LIVESTRONG has a four-star out-of-four-stars rating on the charity evaluation site, and Miniutti said $30 million was raised by the organization in 2010. The high rating comes because LIVESTRONG devotes more cash to charity than overhead, among other factors.
The controversy surrounding Armstrong has been waning for years, she said, so LIVESTRONG likely had time to deal with the allegations and slowly separate from its founder over the years.
“The charity has had time to prepare,” she said. “Any smart nonprofit leader would have had a plan to disassociate and prepare for that moment.”
Cliff Courtney, executive vice president of marketing at Zimmerman Advertising, said that despite Armstrong’s media tailspin, LIVESTRONG should come out unscathed.
“Every one of those yellow bracelets is a testament to a man who set out to use his fame to help others who were less fortunate,” he said. “His greatest legacy is the billions he has raised, it’s not about cycling.”

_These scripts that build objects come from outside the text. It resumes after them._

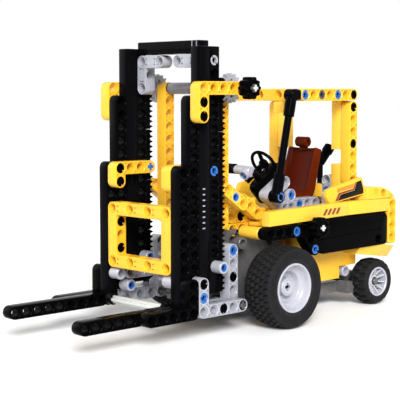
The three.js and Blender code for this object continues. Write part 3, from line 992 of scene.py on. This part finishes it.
def tyre(radius, inner, width, crown, tread_steps, depth_of, turns, shoulder):
    """A tyre whose tread is cut by a depth function, with plain side walls."""
    half = width / 2
    section = []
    side_steps = 7
    for i in range(side_steps):
        share = i / (side_steps - 1)
        r = inner + (radius - shoulder - inner) * share
        section.append((r, -half + 0.9 - 0.9 * smooth_step(share, 0, 0.35), 0.0))
    for i in range(1, 5):
        angle = math.pi / 2 * i / 4
        section.append((radius - crown - shoulder + shoulder * math.sin(angle),
                        -half + shoulder * (1 - math.cos(angle)), 0.35 * i / 4))
    flat_half = half - shoulder
    for i in range(1, tread_steps):
        across = -flat_half + 2 * flat_half * i / tread_steps
        rise = crown * (1 - (across / flat_half) ** 2)
        section.append((radius - crown + rise, across, 1.0))
    mirrored = [(r, -w, share) for r, w, share in reversed(section[:side_steps + 4])]
    section += mirrored
    section.append((inner, half - 0.9, 0.0))
    section.append((inner, -half + 0.9, 0.0))
    points = []
    faces = []
    count = len(section)
    for k in range(turns):
        turn = k / turns
        angle = 2 * math.pi * turn
        for r, w, share in section:
            cut = depth_of(turn, w) * share if share > 0 else 0.0
            reach = mm(r - cut)
            points.append(Vector((reach * math.cos(angle), reach * math.sin(angle), mm(w))))
    for k in range(turns):
        here, there = k * count, ((k + 1) % turns) * count
        for i in range(count - 1):
            faces.append((here + i, there + i, there + i + 1, here + i + 1))
    return points, faces


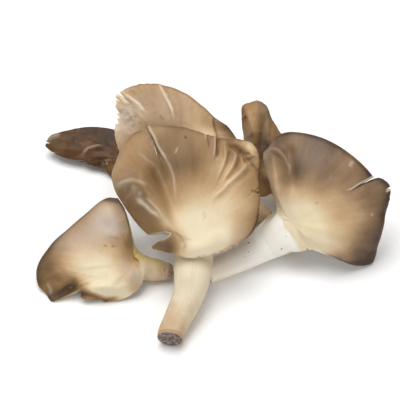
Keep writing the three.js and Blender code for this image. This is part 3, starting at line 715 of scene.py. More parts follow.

His actions will likely be forgiven, as America loves a comeback story, Courtney said. However it’s unlikely the public will punish his successful charity in light of the controversy.
“LIVESTRONG could be reimagined, it could have a different color, since yellow was evocative of Lance’s wins,” he said. “These millions of cancer survivors that have not yet been heard from, will likely stand up and say, ‘Thanks to Lance we are alive and doing better than ever.’”
Corporate partners Nike and Radio Shack have also stood by the organization despite dropping Lance. And Miniutti said loyal followers will likely stand by the organization, because at the end of the day, it has delivered.
“It’s a strong organization that has delivered on its programs,” she said. “And people have faith in the organization, despite what’s happened with Lance.”